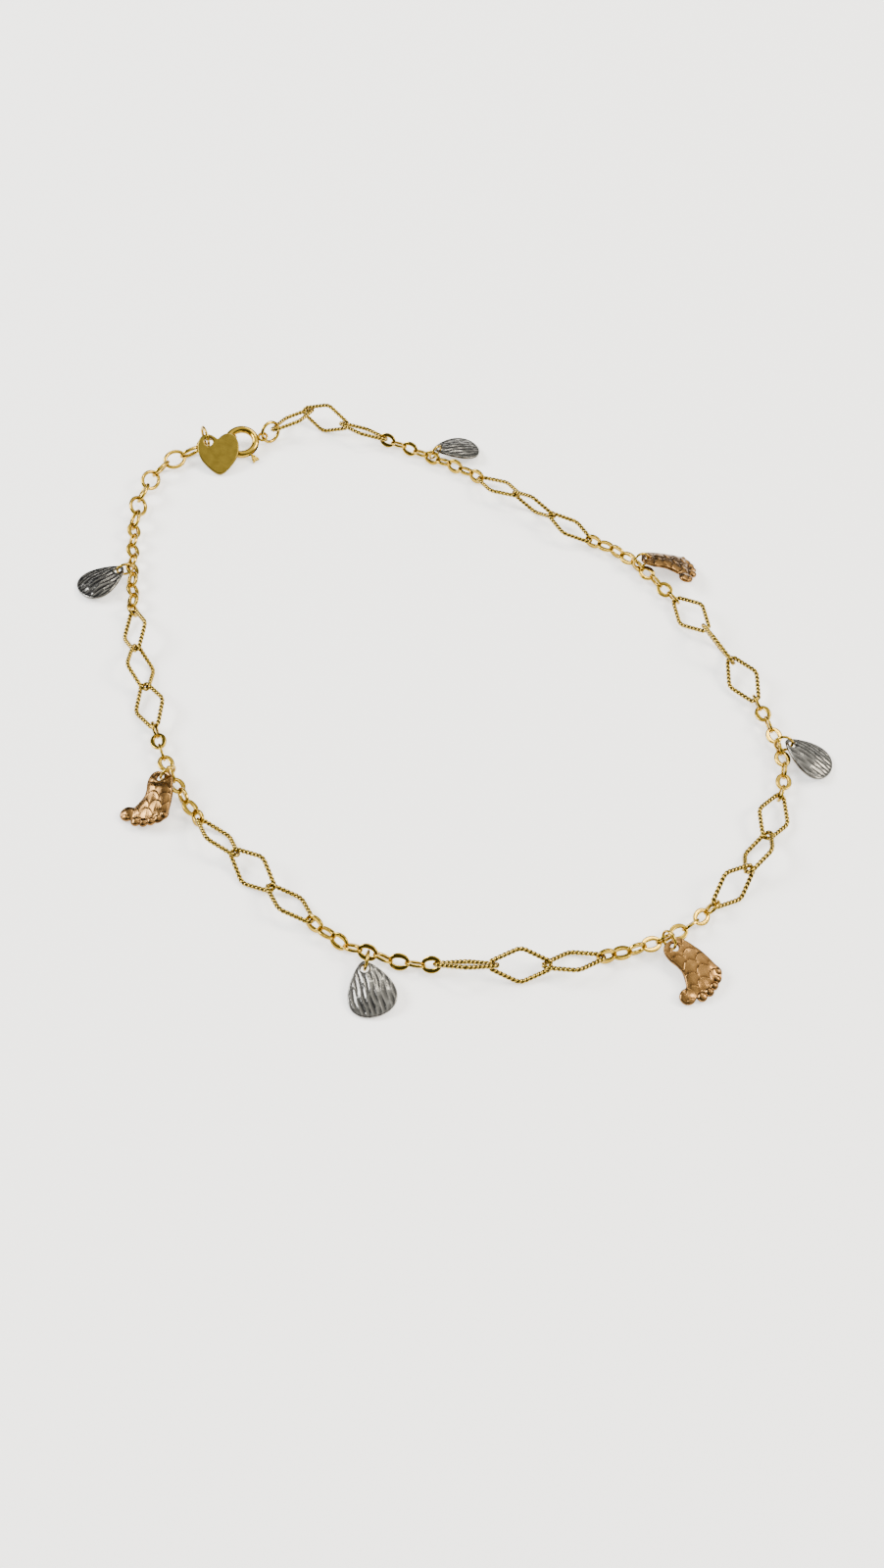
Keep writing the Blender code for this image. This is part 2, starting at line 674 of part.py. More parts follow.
def make_clasp(matrix, material):
    """The spring ring: a bent tube with its mouth, the slot of its lever and its eyelet."""
    tube = make_object("clasp_ring", make_mesh("clasp_ring", *arc_sweep(
        CLASP_RADIUS, CLASP_MOUTH_END, CLASP_MOUTH_START + 360, 22,
        round_section(CLASP_TUBE, 8)), material), matrix)
    path, outward = ellipse(2 * CLASP_RADIUS, 2 * CLASP_RADIUS, np.arange(24) * 15.0)
    bore = make_object("bore", make_mesh("bore", *closed_sweep(
        path, outward, round_section(CLASP_BORE, 7)), material), matrix)
    slack = math.degrees(CLASP_SLOT_GAP / CLASP_RADIUS)
    half_lever = math.degrees(CLASP_LEVER_WIDTH / 2 / CLASP_RADIUS)
    height = CLASP_LEVER_WIDTH / 2 + CLASP_SLOT_GAP
    reach = CLASP_TUBE + 0.2
    slot = make_object("slot", make_mesh("slot", *arc_sweep(
        CLASP_RADIUS, CLASP_LEVER_ANGLE - half_lever - slack,
        CLASP_LEVER_ANGLE + CLASP_TRAVEL + half_lever + slack, 6,
        [(0.0, -height), (reach, -height), (reach, height), (0.0, height)]), material), matrix)
    apply_booleans(tube, [bore, slot], "DIFFERENCE")
    path, outward = ellipse(2 * CLASP_LOOP_RADIUS, 2 * CLASP_LOOP_RADIUS, np.arange(10) * 36.0)
    verts, faces = closed_sweep(path, outward, round_section(CLASP_LOOP_WIRE / 2, 6))
    verts = verts + degrees_round(CLASP_LOOP_ANGLE, loop_centre_radius())
    loop = make_object("loop", make_mesh("loop", verts, faces, material), matrix)
    return apply_booleans(tube, [loop], "UNION")


def make_bolt(matrix, material):
    """The curved bolt and its thumb lever, which fans out beyond the tube."""
    rod = make_object("clasp_bolt", make_mesh("clasp_bolt", *arc_sweep(
        CLASP_RADIUS, CLASP_MOUTH_START - CLASP_BOLT_ENTRY, CLASP_LEVER_ANGLE + CLASP_BOLT_TAIL,
        12, round_section(CLASP_BOLT, 6)), material), matrix)
    half, fan = CLASP_LEVER_WIDTH / 2, CLASP_LEVER_FAN / 2
    clear = CLASP_RADIUS + CLASP_TUBE + CLASP_SLOT_GAP
    tip = CLASP_LEVER_REACH
    outline = [(CLASP_RADIUS, -half), (clear, -half), (tip - 0.25, -fan), (tip, -0.6 * fan),
               (tip, 0.6 * fan), (tip - 0.25, fan), (clear, half), (CLASP_RADIUS, half)]
    turn = math.radians(CLASP_LEVER_ANGLE)
    count = len(outline)
    verts = [(x * math.cos(turn) - y * math.sin(turn), x * math.sin(turn) + y * math.cos(turn), z)
             for z in (-half, half) for x, y in outline]
    faces = [(i, (i + 1) % count, count + (i + 1) % count, count + i) for i in range(count)]
    faces += [tuple(range(count)), tuple(range(count, 2 * count))]
    lever = make_object("lever", make_mesh("lever", verts, faces, material), matrix)
    return apply_booleans(rod, [lever], "UNION")


def make_chain(links, material):
    """Each long link and the jump ring by itself, and each run of short links as one body."""
    meshes = {}
    for link in links:
        if link["kind"] not in meshes:
            meshes[link["kind"]] = make_mesh(link["kind"], *link["shape"], material)
    number = 0
    runs = {}
    for link in links:
        mesh = meshes[link["kind"]]
        if link["kind"] == "jump":
            shade(make_object("clasp_jump_ring", mesh, link["frame"]), 75)
        elif link["kind"] == "lozenge":
            number += 1
            shade(make_object(f"lozenge_link_{number:02d}", mesh, link["frame"]), 75)
        else:
            run = link["run"]
            name = "extender_chain" if run == "extender" else f"oval_run_{run + 1}"
            piece = make_object(name, mesh.copy(), link["frame"])
            runs.setdefault(name, []).append(piece)
    for name, pieces in runs.items():
        body = apply_booleans(pieces[0], pieces[1:], "UNION")
        body.name = name
        shade(body, 75)


def charm_plate(kind, material):
    """A charm lying in its own frame, with its toes and its hole."""
    level = np.eye(4)
    if kind == "drop":
        plate = make_object("plate", drop_mesh(material), level)
    else:
        plate = make_object("plate", foot_mesh(material), level)
        toes = [make_object("toe", toe_mesh(*toe, material), level) for toe in FOOT_TOES]
        apply_booleans(plate, toes, "UNION")
    drill = hole_cutter((CHARM_HOLE_INSET, 0.0), CHARM_HOLE, 2.0, level, material)
    apply_booleans(plate, [drill], "DIFFERENCE")
    mesh = plate.data
    bpy.data.objects.remove(plate, do_unlink=True)
    return mesh


def make_charms(links, metals):
    """The charm and the ring on the middle link of each run."""
    plates = {"drop": charm_plate("drop", metals["white_gold"]),
              "foot": charm_plate("foot", metals["rose_gold"])}
    ring = make_mesh("charm_ring", *ring_shape(CHARM_RING_DIAMETER, CHARM_RING_WIRE),
                     metals["yellow_gold"])
    for number, charm in enumerate(CHARMS, start=1):
        kind, heading, turn, _ = charm
        place, hold = charm_ring(middle_link(links, number - 1), charm)
        shade(make_object(f"charm_ring_{number}", ring, place), 75)
        verts = np.array([v.co for v in plates[kind].vertices]) / MM
        matrix = charm_frame(verts, hold, heading, turn)
        shade(make_object(f"{kind}_charm_{number}", plates[kind], matrix), 35)


def middle_link(links, run):
    """The middle link of a run."""
    members = [link for link in links if link["run"] == run]
    return members[len(members) // 2]


def make_heart(links, material):
    """The heart tag, which lies over the chain with its tip down, and its ring."""
    link = [link for link in links if link["run"] == "extender"][-2]
    place, hold = hanging_ring(link, HEART_HEADING, 0.0, HEART_RING_DROP, HEART_RING_DIAMETER,
                               HEART_RING_WIRE)
    mesh = make_mesh("heart_ring", *ring_shape(HEART_RING_DIAMETER, HEART_RING_WIRE), material)
    shade(make_object("heart_ring", mesh, place), 75)
    hole = np.array([-0.23 * HEART_WIDTH, 0.82 * HEART_HEIGHT, 0.0])
    plate = heart_mesh(material)
    verts = np.array([v.co for v in plate.vertices]) / MM
    right = unit((math.cos(math.radians(10)), math.sin(math.radians(10)), 0.0))
    back = np.cross(UP, right)
    low, high = 0.0, 1.4
    for _ in range(40):
        slope = (low + high) / 2
        matrix = frame((0, 0, 0), right, back * math.cos(slope) + UP * math.sin(slope))
        matrix[:3, 3] = hold - matrix[:3, :3] @ hole
        if placed(matrix, verts)[:, 2].min() > HEART_CLEARANCE:
            low = slope
        else:
            high = slope
    heart = make_object("heart_tag", plate, matrix)
    drill = hole_cutter(hole, HEART_HOLE, 2.0, matrix, material)
    apply_booleans(heart, [drill], "DIFFERENCE")
    shade(heart, 35)


def centre_on_origin():
    """Move everything so that the middle of the anklet's footprint is the origin."""
    bpy.context.view_layer.update()
    corners = []
    for item in bpy.data.objects:
        points = np.array([v.co for v in item.data.vertices])
        corners.append(placed(np.array(item.matrix_world), points))
    corners = np.vstack(corners)
    low, high = corners.min(axis=0), corners.max(axis=0)
    shift = [-(low[0] + high[0]) / 2, -(low[1] + high[1]) / 2, -low[2]]
    for item in bpy.data.objects:
        item.matrix_world = Matrix.Translation(shift) @ item.matrix_world
    bpy.context.view_layer.update()
    return shift


def build():
    for item in list(bpy.data.objects):
        bpy.data.objects.remove(item, do_unlink=True)
    metals = {
        "yellow_gold": gold("yellow_gold", (0.80, 0.56, 0.20), 0.18),
        "white_gold": gold("white_gold", (0.62, 0.62, 0.60), 0.25),
        "rose_gold": gold("rose_gold", (0.72, 0.42, 0.29), 0.25),
    }
    links = chain_links()
    clasp = link_frames(links)
    make_chain(links, metals["yellow_gold"])
    shade(make_clasp(clasp, metals["yellow_gold"]), 50)
    shade(make_bolt(clasp, metals["yellow_gold"]), 50)
    make_charms(links, metals)
    make_heart(links, metals["yellow_gold"])
    return centre_on_origin()


SHIFT = build()
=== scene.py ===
# Charm anklet lying in a loop. Sizes in the dictionaries are in millimetres and degrees, but in
# metres for the room and the camera. The shapes are worked out in the chain's own drawing, which
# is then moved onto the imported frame.
import math

import bpy
import numpy as np
from mathutils import Matrix


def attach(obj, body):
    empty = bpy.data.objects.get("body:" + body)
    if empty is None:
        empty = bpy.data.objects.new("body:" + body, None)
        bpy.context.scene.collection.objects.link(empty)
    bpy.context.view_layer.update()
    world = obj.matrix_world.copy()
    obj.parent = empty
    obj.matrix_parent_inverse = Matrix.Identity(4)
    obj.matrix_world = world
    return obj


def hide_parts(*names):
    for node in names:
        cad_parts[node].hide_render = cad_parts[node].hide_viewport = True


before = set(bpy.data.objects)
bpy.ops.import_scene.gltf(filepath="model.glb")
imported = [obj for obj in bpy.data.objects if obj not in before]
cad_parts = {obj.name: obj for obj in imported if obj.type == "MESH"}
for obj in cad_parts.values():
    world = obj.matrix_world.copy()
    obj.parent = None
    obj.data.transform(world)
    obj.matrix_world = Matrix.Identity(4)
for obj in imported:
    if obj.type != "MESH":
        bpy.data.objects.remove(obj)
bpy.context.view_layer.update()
up = np.array([0.0, 0.0, 1.0])

chain = {
    "shift": (0.090879, 2.8931126, 0.0269974),   # from the drawing to the middle of the floor
    "linkGap": 0.14,        # between links that hang in each other
    "linkWeld": 0.06,       # how far the short links of one run press into each other
    "lowestJoint": 0.42,
    "ovalsInRun": 9,
    "extenderLinks": 9,
    "jumpRoll": 75.0,
    "lastRoll": -65.0,
    # how each of three long links is turned about the chain, and how much they lie short of taut
    "groups": [(-28.0, 62.0, -30.0, 0.36), (-15.0, -72.0, -13.0, 0.18), (30.0, -60.0, 25.0, 0.18),
               (-14.0, 44.0, -45.0, 0.28), (28.0, -37.0, 50.0, 0.24), (26.0, -34.0, 38.0, 0.12),
               (-24.0, 36.0, -40.0, 0.08)],
    "route": [(-22.9, 35.2), (-19.8, 38.6), (-15.0, 36.7), (-9.9, 35.4), (-4.2, 32.8),
              (2.0, 29.8), (10.6, 23.6), (15.5, 20.3), (20.0, 18.0), (25.6, 11.9), (31.2, 3.3),
              (34.1, -2.1), (36.7, -10.0), (36.5, -15.1), (32.9, -24.9), (29.5, -29.1),
              (25.0, -33.5), (18.7, -36.5), (8.4, -38.9), (-4.2, -38.7), (-10.8, -35.4),
              (-19.7, -28.0), (-24.0, -23.8), (-28.0, -17.8), (-30.5, -11.8), (-34.2, -1.2),
              (-36.6, 10.5), (-37.6, 18.0), (-37.4, 22.8), (-36.1, 27.0), (-33.7, 29.6),
              (-31.0, 31.6)],
}
lozenge = {"length": 6.35, "width": 3.5, "wire": 0.34, "endRadius": 0.55, "sideRadius": 0.8,
           "dash": 0.45,        # from one strand of the twisted wire to the next
           "stepsPerDash": 9, "sides": 20,
           "arcSteps": (24, 20),        # round an end of the link and round a side
           "across": 0.51,      # over both strands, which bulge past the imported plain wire
           "groove": 0.34, "softSide": 1.3}
oval = {"length": 2.12, "width": 1.75, "thickness": 0.30, "endBand": 0.30, "sideBand": 0.45,
        "rolledEnd": 0.34, "rolledSide": 0.50, "stations": 56, "sides": 20, "squareness": 7.0}
extender = {"length": 2.9, "width": 2.2, "wire": 0.32, "rolled": 0.45, "stations": 56,
            "sides": 16}
rings = {"jump": (2.8, 0.34), "charm": (2.1, 0.25), "heart": (2.7, 0.28),   # diameter and wire
         "rolled": 1.2,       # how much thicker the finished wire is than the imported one
         "stations": 72, "sides": 16}
clasp = {"centre": (-26.95, 32.7), "radius": 1.75, "tube": 0.45, "bore": 0.32, "bolt": 0.20,
         "tilt": 18.0, "loopAngle": 20.0, "loopRadius": 0.50, "loopWire": 0.28, "loopSink": 0.12,
         "hookAngle": 174.0, "mouthStart": 196.0, "mouthEnd": 238.0, "boltEntry": 3.5,
         "leverAngle": 310.0, "travel": 45.0, "boltTail": 8.0, "leverWidth": 0.28,
         "leverReach": 3.35, "leverFan": 0.9, "slotGap": 0.10, "linkGap": 0.22,
         "tubeStations": 150, "tubeSides": 28, "lipSteps": 9, "slotStations": 40,
         "boltStations": 80, "boltSides": 20}
charms = {
    "edge": 0.32, "hole": 0.85, "holeInset": 0.80, "rimRound": 0.11, "step": 0.05,
    "cutEase": 0.25, "cutRaise": 0.02,      # the cuts fade in past the rim, from a raised face
    "ringLean": 10.0, "ringTurn": 0.35, "ringDrop": 6.0,
    # kind, heading, turn about its length, which way its ring leans
    "list": [("drop", 20.0, -10.0, 1.0), ("foot", -6.0, -16.0, -1.0), ("drop", -31.0, -10.0, -1.0),
             ("foot", -50.0, 4.0, -1.0), ("drop", -71.0, 8.0, -1.0), ("foot", -100.0, 14.0, -1.0),
             ("drop", -138.0, 8.0, -1.0)],
}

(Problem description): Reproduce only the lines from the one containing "low, high = corners.min(axis=0), corners.max(axis=0)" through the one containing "obj.matrix_world = Matrix.Identity(4)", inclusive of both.

(Task output):
    low, high = corners.min(axis=0), corners.max(axis=0)
    shift = [-(low[0] + high[0]) / 2, -(low[1] + high[1]) / 2, -low[2]]
    for item in bpy.data.objects:
        item.matrix_world = Matrix.Translation(shift) @ item.matrix_world
    bpy.context.view_layer.update()
    return shift


def build():
    for item in list(bpy.data.objects):
        bpy.data.objects.remove(item, do_unlink=True)
    metals = {
        "yellow_gold": gold("yellow_gold", (0.80, 0.56, 0.20), 0.18),
        "white_gold": gold("white_gold", (0.62, 0.62, 0.60), 0.25),
        "rose_gold": gold("rose_gold", (0.72, 0.42, 0.29), 0.25),
    }
    links = chain_links()
    clasp = link_frames(links)
    make_chain(links, metals["yellow_gold"])
    shade(make_clasp(clasp, metals["yellow_gold"]), 50)
    shade(make_bolt(clasp, metals["yellow_gold"]), 50)
    make_charms(links, metals)
    make_heart(links, metals["yellow_gold"])
    return centre_on_origin()


SHIFT = build()
=== scene.py ===
# Charm anklet lying in a loop. Sizes in the dictionaries are in millimetres and degrees, but in
# metres for the room and the camera. The shapes are worked out in the chain's own drawing, which
# is then moved onto the imported frame.
import math

import bpy
import numpy as np
from mathutils import Matrix


def attach(obj, body):
    empty = bpy.data.objects.get("body:" + body)
    if empty is None:
        empty = bpy.data.objects.new("body:" + body, None)
        bpy.context.scene.collection.objects.link(empty)
    bpy.context.view_layer.update()
    world = obj.matrix_world.copy()
    obj.parent = empty
    obj.matrix_parent_inverse = Matrix.Identity(4)
    obj.matrix_world = world
    return obj


def hide_parts(*names):
    for node in names:
        cad_parts[node].hide_render = cad_parts[node].hide_viewport = True


before = set(bpy.data.objects)
bpy.ops.import_scene.gltf(filepath="model.glb")
imported = [obj for obj in bpy.data.objects if obj not in before]
cad_parts = {obj.name: obj for obj in imported if obj.type == "MESH"}
for obj in cad_parts.values():
    world = obj.matrix_world.copy()
    obj.parent = None
    obj.data.transform(world)
    obj.matrix_world = Matrix.Identity(4)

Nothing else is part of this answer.